Still, as far as I know, many novelists are managing to incorporate all this technology into their work, albeit with some hiccups along the way – and poetry too is getting in on the game. Still, they’ve been slow to investigate its lyric possibilities.
It’s not because poets are luddites – there are plenty of terrific young internet-versed poets running around out there, and, judging by examples like Ron Silliman, John Tranter and Pam Brown, not a few older ones too. And it’s not because poets aren’t fans of neologisms – how many words did Shakespeare coin?
And, yes, there are plenty of ways that technology is coming into verse – some of it is to do with the way poems are written (from flarf to the use of specific programs to generate texts that may remove the human touch altogether), while many contemporary narrative poems of course draw on the ubiquity of all this tech cluttering our lives, and still other poems inhabit the lexicon of coding.

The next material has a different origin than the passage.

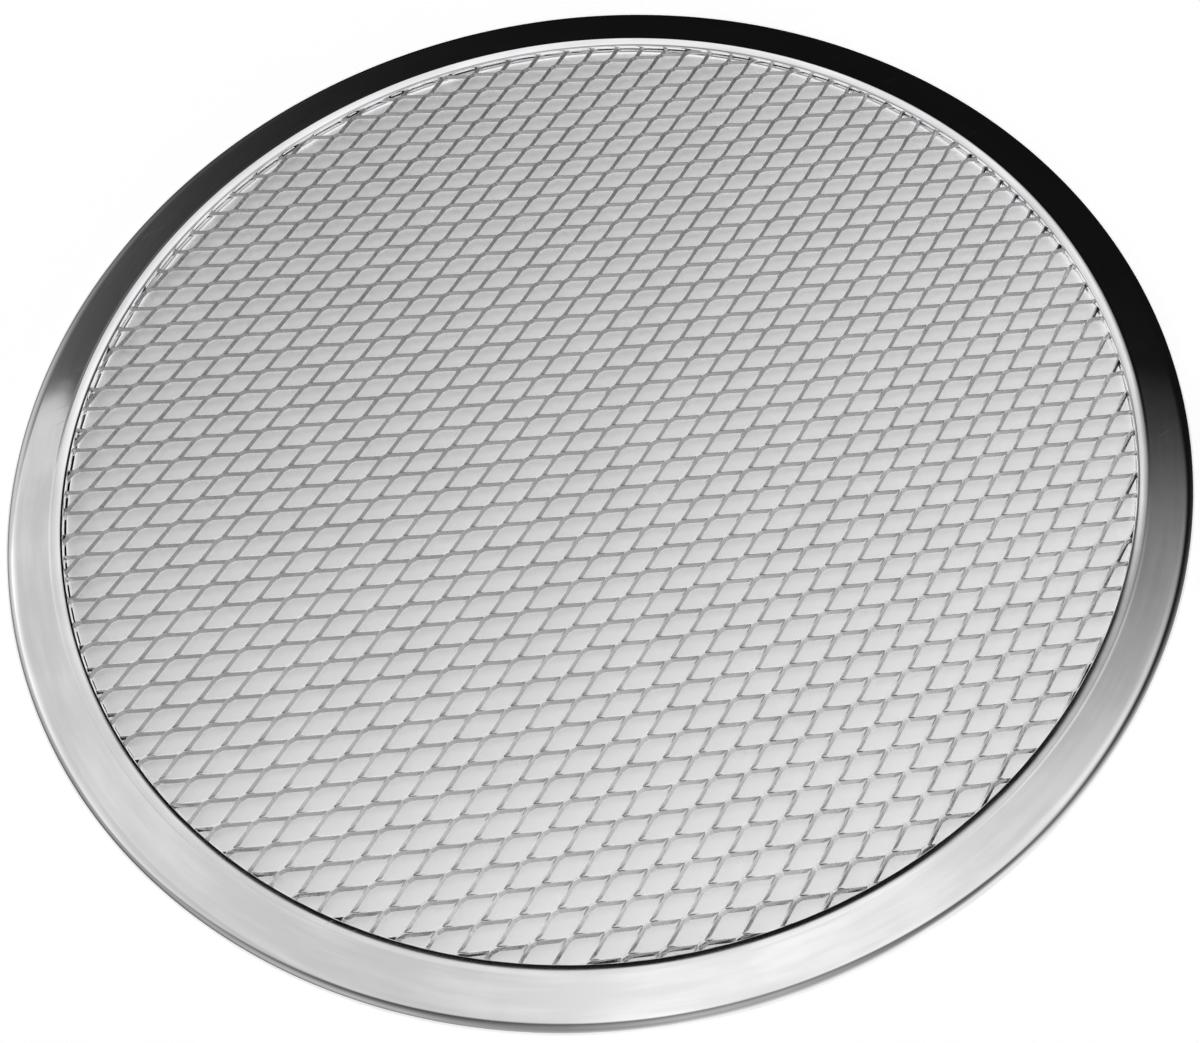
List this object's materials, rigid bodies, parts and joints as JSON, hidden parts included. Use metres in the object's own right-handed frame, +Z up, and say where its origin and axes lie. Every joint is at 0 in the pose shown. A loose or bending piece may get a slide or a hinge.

One Australian poet whose work shows an interest in the language of technology as part of the lyric poet’s arsenal is Jaya Savige. Savige can slip the brave new parlance into a poem such as “Summer Fig,” from his latest book Surface to Air, as in: “Our backyard god’s/ a giant fig, downloading/ gigs of shade onto the fresh cut grass.” He makes it work. While this is by no means a dominant strain in his work, it’s nonetheless something I notice whenever I pick up his books. Many poems by other authors stay entirely within the world of tech-speak, and often strike me as elaborate word/mind games—in-jokes, if you will—more than successful poems, claiming the language and putting it to use. In “Summer Fig” Savige takes the familiar words and uses them as lyric materials, re-examining the possibilities of this language to tell us something about our relationship to the world. Technology isn’t the point—but it’s a tool and, arguably, an enhancement in the poem. How novel.